Task goal -> Where the string "this" occurs in the material below, report the whole line.

Records to use ->
========================================

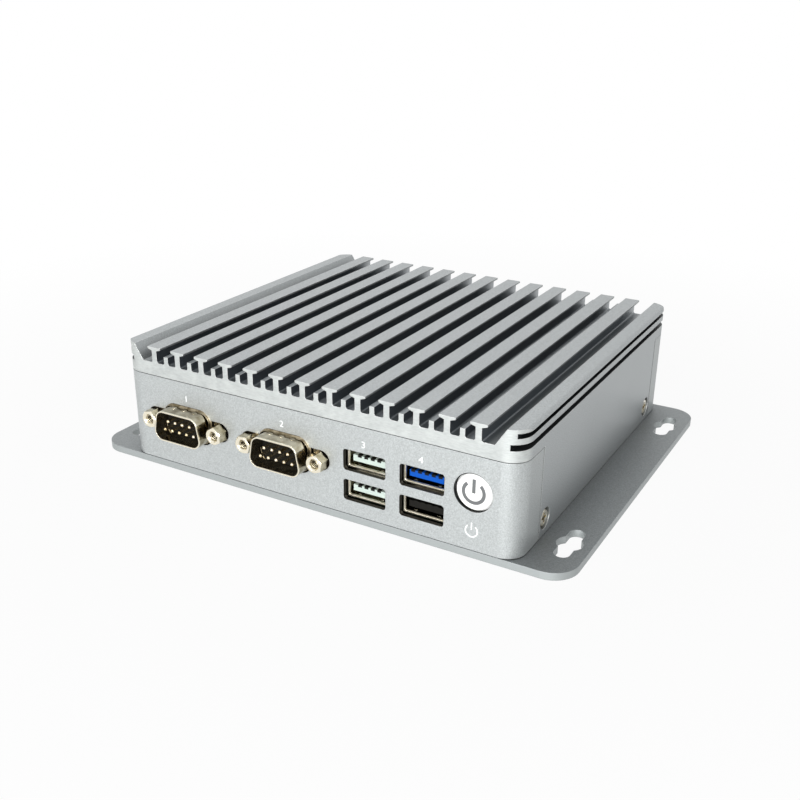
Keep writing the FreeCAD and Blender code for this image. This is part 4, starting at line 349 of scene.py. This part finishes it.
def solder_mask(name):
    """Glass-epoxy board under green solder mask: dark, half glossy, with the faint relief of its tracks."""
    material, tree, surface, place = blank(name)
    cells = add(tree, "ShaderNodeTexVoronoi", {"Vector": place, "Scale": 1 / (2.4 * MM), "Randomness": 0.35},
                distance="MANHATTAN", feature="F1")
    tracks = mask(tree, (cells.outputs["Distance"], 0.42, 0.5))
    bump = add(tree, "ShaderNodeBump", {"Height": tracks, "Strength": 0.4, "Distance": 0.04 * MM})
    tree.links.new(painted(tree, tint("#0a1a12"), (tracks, tint("#12291d"))), surface.inputs["Base Color"])
    tree.links.new(bump.outputs["Normal"], surface.inputs["Normal"])
    surface.inputs["Roughness"].default_value = 0.35
    surface.inputs["Coat Weight"].default_value = 0.4
    return material


FINISH = {
    # Extruded, blasted and anodised: even satin grey with painted shade in its channels, grooves and nooks,
    # painted highlights on its edges, and pale milled ends.
    "extruded_aluminium": blasted_aluminium("blasted_extrusion", "#acb0b1", "#dcdedd", 0.46, cut_ends, 0.35),
    # Milled, blasted and anodised: the same satin, a little paler, with thin dark joints, a faint painted
    # highlight on its edges, painted shade on the walls of its openings and a painted shadow round the
    # button.
    "milled_aluminium": blasted_aluminium("blasted_panel", "#b1b5b5", "#b9bdbd", 0.48, cut_openings),
    # Blasted sheet: a darker, duller grey, with painted shade in its nooks, painted highlights on its edges,
    # and painted light that makes its upright cut edges paler.
    "plate_aluminium": blasted_aluminium("blasted_plate", "#8f9394", "#c0c4c4", 0.50, lit_cut_edges, 0.45),
    # Zinc-plated steel: bright and slightly warm, with soft patches.
    "zinc_steel": plated_metal("zinc_plated_steel", "#fffbf0", "#eee5cb", "#c4b78f", 0.28, 2 * MM),
    # Bright nickel on steel: a warm mirror, with painted brown shade in its hollows and a painted highlight
    # on its front rim.
    "nickel_steel": plated_metal("nickel_plated_steel", "#c8c0ac", "#8a806a", "#2c2417", 0.20, 3 * MM,
                                 SHELL_TIP),
    # Nickel on turned brass: warmer, with a paler painted shade in its hollows and a painted highlight on its
    # front rim.
    "nickel_brass": plated_metal("nickel_plated_brass", "#cfc6ae", "#978c70", "#3a3122", 0.22, 2 * MM,
                                 SCREW_FACE, 0.3 * MM),
    # Gold flash on bronze, drawn nearly white: a painted highlight, so that the pins show as bright dots.
    "gold_contact": plated_metal("gold_flashed_bronze", "#fff4de", "#e3cf9e", "#8f7a4c", 0.22),
    # Glass-filled polyester: nearly black, and dull enough not to mirror the studio.
    "black_plastic": moulded_plastic("black_polyester", "#12110e", 0.5, gloss=0.15),
    # The same plastic in a strong, even blue.
    "blue_plastic": moulded_plastic("blue_polyester", "#004cab", 0.4, gloss=0.2),
    # ABS: clean white with a soft shine, and a little light let in.
    "white_plastic": moulded_plastic("white_abs", "#f4f5f3", 0.32, glow=0.15),
    # Epoxy board: dark green and half glossy.
    "circuit_board": solder_mask("green_solder_mask"),
    # Silicone pad: flat grey-blue with a coarse grain.
    "thermal_rubber": moulded_plastic("grey_silicone_pad", "#8b929d", 0.7, 0.6 * MM, 0.05 * MM),
    # Ferrite and moulded chips: dark grey and dull.
    "board_part": moulded_plastic("ferrite_black", "#2a2a2c", 0.5),
    # Stainless steel: plain bright grey.
    "steel_cell": plated_metal("stainless_cell", "#d5d5d2", "#b5b5b0", "#606060", 0.25),
}
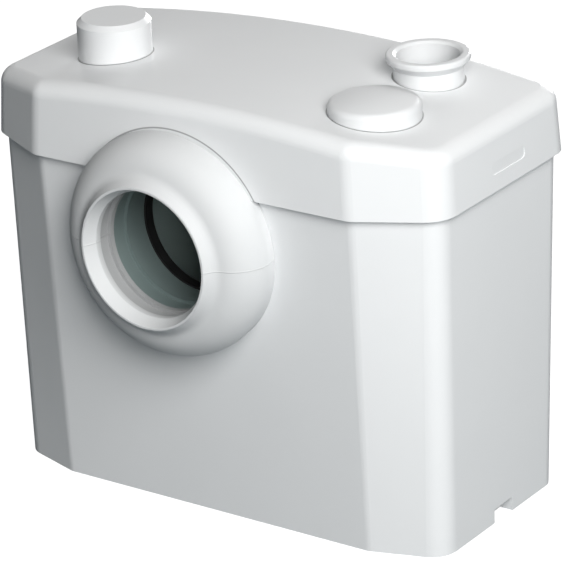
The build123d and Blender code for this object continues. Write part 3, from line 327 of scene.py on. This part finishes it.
def moulded_plastic(name, dark, light, rough, gloss, shade_rings):
    """Injection-moulded plastic: a faint cloudiness, an uneven sheen, a fine skin and painted shade rings
    where pieces meet it.
    """
    g = Graph(name)
    low, high = rough
    skin = g.bump(g.noise(*plastic_skin), plastic_skin_depth)
    colour = g.tones(g.noise(*plastic_cloud), dark, light)
    # Painted shade: each ring darkens the colour in a thin line round a piece, standing in for the shadow in
    # the gap
    for centre, flat, radius, rear in shade_rings:
        shade_ring = g.line_at(g.from_axis(centre, flat), radius + shade_ring_half_width, shade_ring_half_width)
        shown = g.math("MULTIPLY", shade_ring, g.math("LESS_THAN", g.along("Y"), rear))
        colour = g.darkened(colour, shade_ring_share, shown)
    g.surface(Base_Color=colour, Roughness=g.spread(g.noise(*plastic_sheen), low, high))
    g.surface(Normal=g.bump(g.noise(*plastic_wave), plastic_wave_depth, skin), Specular_IOR_Level=gloss)
    return g.material


def moulded_rubber(name, dark, light, rough, has_mouth_and_throat_shade):
    """Soft rubber: a powdery bloom over a fine grain; with a mouth, a parting line and painted shade that
    greys its throat.
    """
    g = Graph(name)
    low, high = rough
    skin = g.bump(g.noise(*rubber_grain), rubber_grain_depth)
    colour = g.tones(g.noise(*rubber_bloom), dark, light)
    if has_mouth_and_throat_shade:
        skin = g.bump(g.line_at(g.along("Z"), inlet_centre[2], seam_half_width), seam_proud, skin)
        # Painted shade: inside the bore the colour darkens with depth, standing in for the shade in the
        # throat
        bore = g.math("LESS_THAN", g.from_axis(inlet_centre, along_depth), shaded_throat_radius)
        throat_shade = g.math("MULTIPLY", bore, g.ramp(g.along("Y"), throat_shade_start, throat_shade_end, 0, 1))
        colour = g.darkened(colour, throat_shade_share, throat_shade)
    g.surface(Base_Color=colour, Roughness=g.spread(g.noise(*rubber_sheen), low, high))
    g.surface(Normal=g.bump(g.noise(*rubber_wave), rubber_wave_depth, skin), Specular_IOR_Level=rubber_gloss)
    return g.material


def metal(name, dark, light, rough, stretch):
    """Machined or drawn metal: fine marks that run one way."""
    g = Graph(name)
    low, high = rough
    marks = g.noise(*metal_marks, stretch)
    g.surface(Base_Color=g.tones(g.noise(*metal_cloud), dark, light), Roughness=g.spread(marks, low, high))
    g.surface(Normal=g.bump(marks, metal_marks_depth), Metallic=1)
    return g.material


def enamelled_metal(name, dark, light, rough):
    """Stoved enamel over cast metal, with the casting's grain showing through."""
    g = Graph(name)
    low, high = rough
    grain = g.bump(g.noise(*enamel_grain), enamel_grain_depth)
    g.surface(Base_Color=g.tones(g.noise(*enamel_cloud), dark, light))
    g.surface(Roughness=g.spread(g.noise(*enamel_sheen), low, high))
    g.surface(Normal=g.bump(g.noise(*enamel_wave), enamel_wave_depth, grain))
    return g.material


def laminated_steel(name):
    """Pressed sheets stacked along the shaft, varnished between."""
    g = Graph(name)
    sheets = g.bands("Z", sheet_scale, 0)
    g.surface(Base_Color=g.tones(sheets, sheet_dark, sheet_light), Metallic=1)
    g.surface(Roughness=g.spread(g.noise(*sheet_sheen), *sheet_rough), Normal=g.bump(sheets, sheet_depth))
    return g.material


def wound_copper(name):
    """Lacquered wire wound side by side."""
    g = Graph(name)
    turns = g.bands("Z", wire_scale, wire_waver)
    g.surface(Base_Color=g.tones(turns, wire_dark, wire_light), Metallic=1)
    g.surface(Roughness=g.spread(g.noise(*wire_sheen), *wire_rough), Normal=g.bump(turns, wire_depth))
    return g.material


def filter_foam(name):
    """Open-celled carbon foam."""
    g = Graph(name)
    cells = g.tree.nodes.new("ShaderNodeTexVoronoi")
    cells.inputs["Scale"].default_value = cell_scale
    g.link(g.place, cells.inputs["Vector"])
    g.surface(Base_Color=g.tones(cells.outputs["Distance"], cell_wall, cell_room))
    g.surface(Roughness=foam_rough, Normal=g.bump(cells.outputs["Distance"], cell_depth))
    return g.material


def dress(names, material):
    """Give the named nodes a material in place of their own."""
    for name in names:
        slots = nodes[name].data.materials
        slots.clear()
        slots.append(material)


def dress_all():
    for maker, rows in ((moulded_plastic, plastics), (moulded_rubber, rubbers), (enamelled_metal, enamels),
                        (metal, metals)):
        for *look, names in rows:
            dress(names, maker(*look))
    dress(laminated_nodes, laminated_steel("lamination_skin"))
    dress(wound_nodes, wound_copper("winding_skin"))
    dress(foam_nodes, filter_foam("foam_skin"))


def outward(azimuth, elevation):
    """Unit vector from the object towards a place round it; azimuth 0 is its front."""
    turn, rise = radians(azimuth), radians(elevation)
    return Vector((sin(turn) * cos(rise), -cos(turn) * cos(rise), sin(rise)))


def facing(place, back, up):
    """A pose at place that looks along -back with the given up direction."""
    right = up.cross(back).normalized()
    up = back.cross(right)
    pose = Matrix((right, up, back)).transposed().to_4x4()
    pose.translation = place
    return pose


def show_to_sight(tree, hidden, seen, output, kinds):
    """The eye and the named kinds of ray meet one shader, and all other light meets the other."""
    rays = tree.nodes.new("ShaderNodeLightPath")
    sight = rays.outputs["Is Camera Ray"]
    for kind in kinds:
        either = tree.nodes.new("ShaderNodeMath")
        either.operation = "MAXIMUM"
        tree.links.new(sight, either.inputs[0])
        tree.links.new(rays.outputs[kind], either.inputs[1])
        sight = either.outputs["Value"]
    mix = tree.nodes.new("ShaderNodeMixShader")
    tree.links.new(sight, mix.inputs["Fac"])
    tree.links.new(hidden, mix.inputs[1])
    tree.links.new(seen, mix.inputs[2])
    tree.links.new(mix.outputs["Shader"], output.inputs["Surface"])


def add_floor():
    """White paper to the eye, which darkens in the object's shadow; dark grey to the light."""
    bpy.ops.mesh.primitive_plane_add(size=floor_width, location=(0, 0, 0))
    floor = bpy.context.object
    floor.name = "studio_floor"
    material = bpy.data.materials.new("studio_floor_paint")
    material.use_nodes = True
    tree = material.node_tree
    paint = tree.nodes["Principled BSDF"]
    paint.inputs["Base Color"].default_value = floor_colour
    paint.inputs["Roughness"].default_value = floor_rough
    glow = tree.nodes.new("ShaderNodeEmission")
    glow.inputs["Color"].default_value = paper_white
    glow.inputs["Strength"].default_value = floor_glow
    shade = tree.nodes.new("ShaderNodeBsdfDiffuse")
    shade.inputs["Color"].default_value = floor_shade
    seen = tree.nodes.new("ShaderNodeAddShader")
    tree.links.new(shade.outputs["BSDF"], seen.inputs[0])
    tree.links.new(glow.outputs["Emission"], seen.inputs[1])
    show_to_sight(tree, paint.outputs["BSDF"], seen.outputs["Shader"], tree.nodes["Material Output"],
                  ("Is Transmission Ray",))
    floor.data.materials.append(material)


def add_world():
    """White air to the eye and to reflections; nearly dark to all other light."""
    world = bpy.data.worlds.new("studio_air")
    world.use_nodes = True
    tree = world.node_tree
    dim = tree.nodes["Background"]
    dim.inputs["Color"].default_value = ambient_colour
    dim.inputs["Strength"].default_value = ambient_strength
    seen = tree.nodes.new("ShaderNodeBackground")
    seen.inputs["Color"].default_value = paper_white
    show_to_sight(tree, dim.outputs["Background"], seen.outputs["Background"], tree.nodes["World Output"],
                  ("Is Glossy Ray", "Is Transmission Ray"))
    bpy.context.scene.world = world


def add_softbox(name, azimuth, elevation, distance, width, height, power, colour):
    """A rectangular lamp that looks at the object's middle."""
    data = bpy.data.lights.new(name, "AREA")
    data.shape = "RECTANGLE"
    data.size = width
    data.size_y = height
    data.energy = power
    data.color = colour
    lamp = bpy.data.objects.new(name, data)
    back = outward(azimuth, elevation)
    lamp.matrix_world = facing(Vector((0, 0, aim_height)) + back * distance, back, Vector((0, 0, 1)))
    bpy.context.collection.objects.link(lamp)


def add_camera():
    """The photograph's camera: its place, its roll and its small shift of aim."""
    data = bpy.data.cameras.new("photo_camera")
    data.sensor_width = sensor_width_mm
    data.lens = sensor_width_mm * focal_px / image_width_px
    data.clip_start = clip_near
    data.clip_end = clip_far
    camera = bpy.data.objects.new("photo_camera", data)
    back = outward(camera_azimuth_deg, camera_elevation_deg)
    level = Vector((0, 0, 1)).cross(back).normalized()
    upright = back.cross(level)
    roll = radians(camera_roll_deg)
    right = level * cos(roll) + upright * sin(roll)
    up = upright * cos(roll) - level * sin(roll)
    aim = Vector((0, 0, aim_height)) + right * aim_shift_right + up * aim_shift_up
    camera.matrix_world = facing(aim + back * camera_distance, back, up)
    bpy.context.collection.objects.link(camera)
    bpy.context.scene.camera = camera


dress_all()
add_floor()
add_world()
for softbox in softboxes:
    add_softbox(*softbox)
add_camera()
bpy.context.scene.view_settings.view_transform = "Standard"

========================================

Reply to the task ->
Keep writing the FreeCAD and Blender code for this image. This is part 4, starting at line 349 of scene.py. This part finishes it.
The build123d and Blender code for this object continues. Write part 3, from line 327 of scene.py on. This part finishes it.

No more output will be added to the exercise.